Maureen had had an affair-but with whom? The owner of the estate nearby, or the "Handiman"?

Rating: 3 stars
Summary: Not bad, but not particularly memorable either
Review: Three Junes tells the story of a Scottish family in the aftermath of the mother's death, but mostly it deals with the life of Fenno, the eldest of three brothers, who lives in New York and runs an eclectic bookstore in the Village. Fenno becomes the caretaker of a music critic dying of AIDS and the on-again-off-again lover of a photographer unwilling to allow himself to be pinned down.

Like so many books these days that pick up prestigious awards, this book is well-written, the characters are finely drawn (particularly Fenno, who serves as the narrator for the second and, by far, biggest chunk of the novel), but I was left rather non-plussed. A year from now, I'll probably look back on this novel and will remember enjoying it, but won't be able to remember much beyond that. While I wasn't disappointed, per se, I wasn't overly impressed. Julia Glass is a decent writer, but there's nothing particularly memorable about her style or her narrative voice. At times, this novel reminded me of something Maeve Binchy might write. There have been several great novels published of late, I'm surprised this was chosen as the National Book Award winner.

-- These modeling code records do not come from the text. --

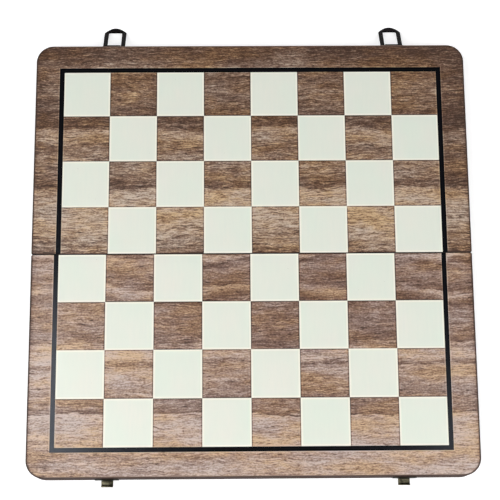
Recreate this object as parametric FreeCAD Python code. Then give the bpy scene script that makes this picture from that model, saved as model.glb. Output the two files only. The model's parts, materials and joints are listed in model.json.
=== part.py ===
import FreeCAD, Part
import math
import os

# A folding games compendium box, opened flat with its playing side up.
# Two shallow trays stand mouth down, side by side, hinged along one long edge of each.
# Their backs carry a chess and draughts board in veneer, and their insides a backgammon table.
# Lengths are in millimetres and angles in degrees.
# X runs along the seam, Y across it from the near half to the far half, and Z up.
# The origin lies under the middle of the seam, on the table that the hinge barrels touch.
# Both halves are drawn on the far side of the seam, and the near one is then mirrored over.

# Chequered field and its border, which set the size of the board
square = 41.5
columns = 8
rows_per_half = 4
line_width = 3.8
line_overlap = 0.6
border_width = 20.1
edge_lip = 1.2
seam_lip = 0.15
veneer = 0.6
near_field_shift = -1.5

# Carcase
half_height = 25.0
wall = 9.0
panel_thickness = 4.0
corner_radius = 15.0
seam_corner_radius = 1.5
edge_round = 1.0
seam_gap = 0.6
closed_gap = 0.8

# Backgammon points on the tray floors
points_per_side = 6
points_apart = 63.0
point_gap = 1.0

# Butt hinges
hinge_length = 38.0
hinge_inset = 75.5
knuckles = 3
knuckle_gap = 0.2
barrel_radius = 1.6
barrel_clearance = 0.3
pin_radius = 0.8
pin_clearance = 0.04
leaf_reach = 8.0
leaf_thickness = 0.8
mortise_clearance = 0.1

# Countersunk screws
screw_head_radius = 1.7
screw_radius = 0.9
screw_length = 7.5
screw_slot = 0.4
screw_sides = 16
hinge_screw_spacing = 24.0
hinge_screw_edge = 3.1

# Latches
left_latch_inset = 67.8
right_latch_inset = 62.7
latch_sheet = 1.0
latch_width = 20.5
latch_corner = 2.0
latch_screw_spacing = 14.4
loop_plate_rise = 7.0
loop_plate_drop = 1.5
loop_plate_screw_rise = 3.8
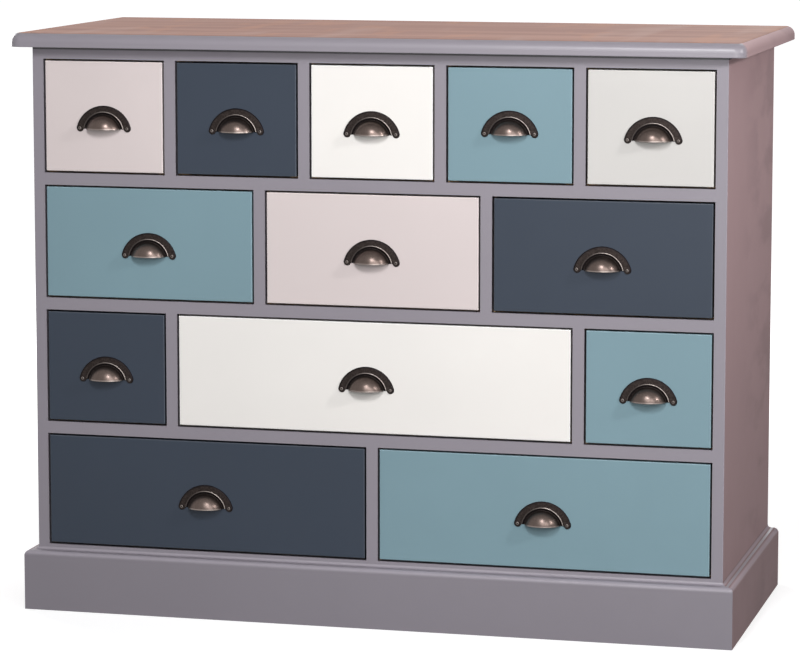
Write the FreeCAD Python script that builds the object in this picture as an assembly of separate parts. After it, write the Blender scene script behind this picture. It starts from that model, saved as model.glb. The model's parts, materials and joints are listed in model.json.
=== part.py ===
import FreeCAD, Part
import math
import os

# Chest of thirteen drawers on a moulded plinth. Millimetres, +Z up, +X to the right
# seen from the front, front towards -Y. The origin lies on the floor, under the
# middle of the box that holds the whole chest.

os.makedirs("parts", exist_ok=True)
V = FreeCAD.Vector

# Carcass boards
panel_t = 18.0               # sides and upright partitions
shelf_t = 19.0               # shelves, top panel and bottom panel
carcass_depth = 461.0        # sides, front edge to rear edge
small_bays = 5               # small drawers in the top row
small_bay_w = 198.0          # clear width of a small drawer bay
row_h = 178.5                # clear height of every drawer bay
base_h = 85.0                # floor to the underside of the bottom panel
side_edge_r = 1.5            # eased outer front edge of the sides

# Back panel, screwed into a rebate in the sides
back_t = 5.0
rebate_w = 9.0               # how far the rebate reaches into the side
rebate_depth = 8.0           # how deep it is, from the rear edge
back_fit = 0.5               # gap round the back panel

# Top board
top_t = 22.0
top_front_over = 27.0        # overhang in front of the carcass
top_side_over = 30.0
top_rear_over = 20.0
top_corner_r = 18.0          # front corners, seen from above
top_round_r = 14.0           # round-over along the front and side edges
top_ease_r = 1.5             # eased lower edge
least_land = 0.5             # least flat left between two rounded edges

# Plinth, planted on the outside of the carcass
plinth_t = 18.0
plinth_reveal = 9.0          # bottom panel's upper face above the flat on top of the board
plinth_round_r = 8.0         # round-over of its outer top edge
plinth_cove_r = 5.5          # cove against the carcass
block_w = 32.0               # glue blocks behind the plinth
block_gap = 6.0              # blocks stop this far above the floor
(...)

Again, there's nothing really wrong here. Three Junes is a pleasant diversion, but not much beyond that.

Rating: 2 stars
Summary: Disappointing
Review: I have a friend who liked this novel so when it won the National Book Award I thought it would be one I'd like to read. How it won the award is beyond me. I didn't even finish it because the third story with the young girl( I don't even remember her name) wasn't compelling. I didn't find the writing as good as many other reviewers did. And much that happened seemed improbable. With so many great novels being written I hope we can award the very best.